Hasta que las elecciones...
A veces, en la atalaya del Gobierno escuchan un lejano piar: es la ciudadanía pidiéndoles desde abajo que dejen caer alguna migaja del festín que se están pegando a nuestra costa. Porque, al contrario de lo que sucede con las aves, aquí somos nosotros, los polluelos pagadores de impuestos, quienes traemos la comida y se la entregamos a nuestros políticos para que ellos la administren. Y así nos va. En los escasos momentos en que oyen la llamada de los pajarillos hambrientos, el Gobierno despacha todos sus desmanes, desde las corruptelas hasta el incumplimiento del programa electoral, pasando por las numerosas ocasiones en las que han sido sorprendidos en sucesivas mentiras encadenadas, con la cansina cantinela del «legítimamente elegido en las urnas». Pero cuando el clamor es tal que perturba el letargo de sus señorías, cuando ven peligrar sus inadmisibles privilegios, pasan a defenderse de las más que lógicas protestas mediante el ataque feroz, acusando a aquellos que se atreven a pedir una política menos pringosa y una democracia más participativa de nazis, terroristas, antisistema, radicales... La cosa es más o menos así:
—Oiga, por favor, no me robe.
—¡Nazi!
—La Justicia, ¿no debería ser igual para todos?
—¡Antisistema!
—Los políticos habrían de estar al servicio del pueblo.

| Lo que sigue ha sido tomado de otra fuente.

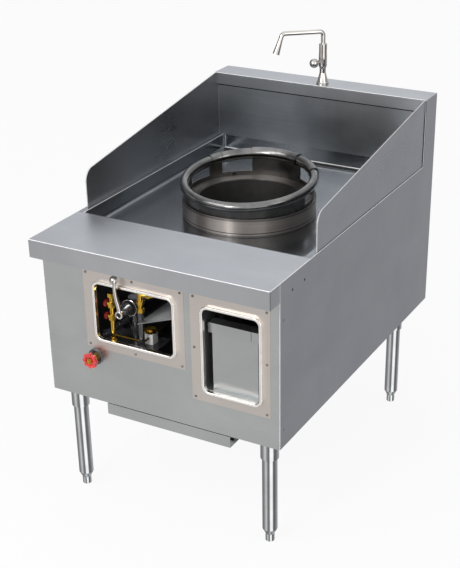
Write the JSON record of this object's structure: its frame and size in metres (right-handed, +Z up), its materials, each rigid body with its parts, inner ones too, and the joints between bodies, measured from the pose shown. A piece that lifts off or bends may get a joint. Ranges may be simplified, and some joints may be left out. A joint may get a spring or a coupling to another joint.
{
  "type": "wok burner",
  "caption": "Free-standing stainless wok range: deep well deck with a raised round chamber and lift-off wok ring, side splashes, back ledge with swing faucet, lever gas valve, bin and legs.",
  "frame": {"origin": "on the floor under the middle of the plan of the whole range", "axes": "+Z up, front shelf towards -Y, +X to the right seen from the front"},
  "size_m": [0.711, 1.071, 1.1667],
  "materials": {
    "panel_steel": "brushed stainless",
    "frame_steel": "warm brushed stainless",
    "polished_steel": "polished",
    "ring_steel": "satin stainless",
    "chrome_plate": "chrome plated",
    "cast_iron": "raw cast",
    "black_pipe": "black lacquer",
    "brass": "turned",
    "red_paint": "gloss enamel",
    "white_paint": "satin enamel",
    "dark_sheet": "dull sheet"
  },
  "bodies": {
    "cabinet": {"left_side_panel": "panel_steel", "right_side_panel": "panel_steel", "front_panel": "panel_steel", "rear_panel": "panel_steel", "base_pan": "panel_steel", "top_shelf": "panel_steel", "well_deck": "panel_steel", "deck_rails": "dark_sheet", "back_splash": "panel_steel", "back_ledge": "panel_steel", "left_splash": "panel_steel", "right_splash": "panel_steel", "chamber_drum": "polished_steel", "chamber_liner": "cast_iron", "burner_head": "cast_iron", "burner_jets": "brass", "mixing_tube": "cast_iron", "burner_stand": "dark_sheet", "gas_feed_pipe": "black_pipe", "shutoff_valve": "brass", "panel_flange": "black_pipe", "gas_riser": "black_pipe", "main_valve": "black_pipe", "burner_pipe": "black_pipe", "valve_bracket": "dark_sheet", "pilot_column": "brass", "safety_valve": "white_paint", "safety_cap": "brass", "pilot_tubes": "brass", "heat_shield": "dark_sheet", "left_frame_plate": "frame_steel", "right_frame_plate": "frame_steel", "left_bezel": "polished_steel", "right_bezel": "polished_steel", "frame_screws": "chrome_plate", "side_screws": "chrome_plate", "bin_compartment": "dark_sheet", "tray_runners": "dark_sheet", "leg_sockets": "polished_steel", "leg_tubes": "polished_steel", "faucet_body": "chrome_plate", "faucet_locknut": "brass", "faucet_nut": "chrome_plate"},
    "wok_ring": {"wok_ring_skirt": "ring_steel", "wok_ring_tube": "ring_steel", "wok_ring_caps": "ring_steel"},
    "lever": {"gas_lever": "chrome_plate", "lever_ball": "chrome_plate", "valve_spindle": "dark_sheet"},
    "shutoff_wheel": {"handwheel": "red_paint"},
    "upper_knob": {"upper_pilot_knob": "red_paint"},
    "lower_knob": {"lower_pilot_knob": "red_paint"},
    "spout": {"faucet_spout": "chrome_plate"},
    "tap_handle": {"faucet_handle": "chrome_plate"},
    "bin": {"catch_bin": "panel_steel"},
    "tray": {"drip_tray": "panel_steel"},
    "foot_front_left": {"front_left_foot": "polished_steel"},
    "foot_front_right": {"front_right_foot": "polished_steel"},
    "foot_rear_left": {"rear_left_foot": "polished_steel"},
    "foot_rear_right": {"rear_right_foot": "polished_steel"}
  },
  "joints": [
    {"name": "ring_lift", "type": "slide", "parent": "cabinet", "child": "wok_ring", "axis": [0, 0, 1], "range_m": [0, 0.15]},
    {"name": "lever_turn", "type": "hinge", "parent": "cabinet", "child": "lever", "pos_m": [-0.112, -0.4915, 0.61], "axis": [0, 1, 0], "range_deg": [0, 90]},
    {"name": "shutoff_turn", "type": "hinge", "parent": "cabinet", "child": "shutoff_wheel", "pos_m": [-0.203, -0.5115, 0.461], "axis": [0, -1, 0], "range_deg": [0, 1080]},
    {"name": "upper_knob_turn", "type": "hinge", "parent": "cabinet", "child": "upper_knob", "pos_m": [-0.178, -0.4595, 0.617], "axis": [1, 0, 0], "range_deg": [0, 90]},
    {"name": "lower_knob_turn", "type": "hinge", "parent": "cabinet", "child": "lower_knob", "pos_m": [-0.178, -0.4595, 0.58], "axis": [1, 0, 0], "range_deg": [0, 90]},
    {"name": "spout_swing", "type": "hinge", "parent": "cabinet", "child": "spout", "pos_m": [0.006, 0.4795, 1.1], "axis": [0, 0, 1], "continuous": true},
    {"name": "tap_turn", "type": "hinge", "parent": "cabinet", "child": "tap_handle", "pos_m": [-0.009, 0.45352, 1.0645], "axis": [-0.5, -0.866, 0], "range_deg": [0, 90]},
    {"name": "bin_slide", "type": "slide", "parent": "cabinet", "child": "bin", "axis": [0, -1, 0], "range_m": [0, 0.24]},
    {"name": "tray_slide", "type": "slide", "parent": "cabinet", "child": "tray", "axis": [0, -1, 0], "range_m": [0, 0.45]},
    {"name": "front_left_foot_adjust", "type": "slide", "parent": "cabinet", "child": "foot_front_left", "axis": [0, 0, -1], "range_m": [0, 0.025]},
    {"name": "front_right_foot_adjust", "type": "slide", "parent": "cabinet", "child": "foot_front_right", "axis": [0, 0, -1], "range_m": [0, 0.025]},
    {"name": "rear_left_foot_adjust", "type": "slide", "parent": "cabinet", "child": "foot_rear_left", "axis": [0, 0, -1], "range_m": [0, 0.025]},
    {"name": "rear_right_foot_adjust", "type": "slide", "parent": "cabinet", "child": "foot_rear_right", "axis": [0, 0, -1], "range_m": [0, 0.025]}
  ]
}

—¡Terrorista! ¡A mí la autoridad!
En esas situaciones se abalanzan prestos a enarbolar el argumento de que gobiernan porque les han votado (sólo faltaba), y que gozan de mayoría absoluta, como si eso fuera patente de corso para hacer y deshacer lo que les venga en gana. Si un maltratador, llevado por su mujer a juicio, expusiera en el mismo que la víctima se casó con él voluntariamente, encontraríamos el alegato, además de obsceno, absurdo, ¿verdad? Un contrato matrimonial no da derecho a maltratar a la pareja, del mismo modo que un puñado de votos, ni siquiera una mayoría absoluta, debiera ser nunca un talonario en blanco con el que se les permita emitir cheques a su antojo durante los años que resten hasta la próxima cita electoral, único momento en el que volverán a «escuchar» a los ciudadanos.
Podemos y debemos protestar, faltaría más. Una urna no es nada sagrado, una urna no es el arca de la Alianza, ni los políticos son, como el cofre del Antiguo Testamento, intocables. Es más, estaría justificado incluso el poner en entredicho la tan cacareada «legitimidad» de este Gobierno, porque si el PP se hubiese presentado a las elecciones advirtiendo de que pretendía llevar a cabo una dura reforma laboral, subir los impuestos, privatizar la sanidad, atacar a la educación pública, asfixiar a los científicos, convertir la religión católica en evaluable, volver a transformar RTVE en un aparato de propaganda del partido, aprobar una amnistía fiscal para los defraudadores, etc., igual no hubiera obtenido esa mayoría absoluta. Es más, tal vez no estarían en el Gobierno. Ellos lo sabían, claro, y por eso lo ocultaron.
Los votantes dan su consentimiento el día de las elecciones. Si dos años después de la boda la mujer ya no tiene duda de que el marido la engañó durante el noviazgo, regalándole el oído con mil promesas para hacer después todo lo contrario, y además la agrede y se gasta el dinero de ambos con sus amigotes, ella está en todo su derecho de disolver ese matrimonio. Pero es que si los programas electorales valieran para algo más que para derrochar alegremente el dinero del contribuyente en faraónicas campañas, ese matrimonio debería declararse nulo. Durante demasiado tiempo infinidad de mujeres han tenido que aguantar de todo por culpa del «hasta que la muerte nos separe», aunque afortunadamente eso está ya casi superado (en España). Luchemos porque tenga sus días contados también el igualmente fatídico juramento de «amar y respetar a tu Gobierno, en la honradez y la corrupción, en la burbuja inmobiliaria y en la crisis, todos los días de la legislatura, hasta que las elecciones nos separen».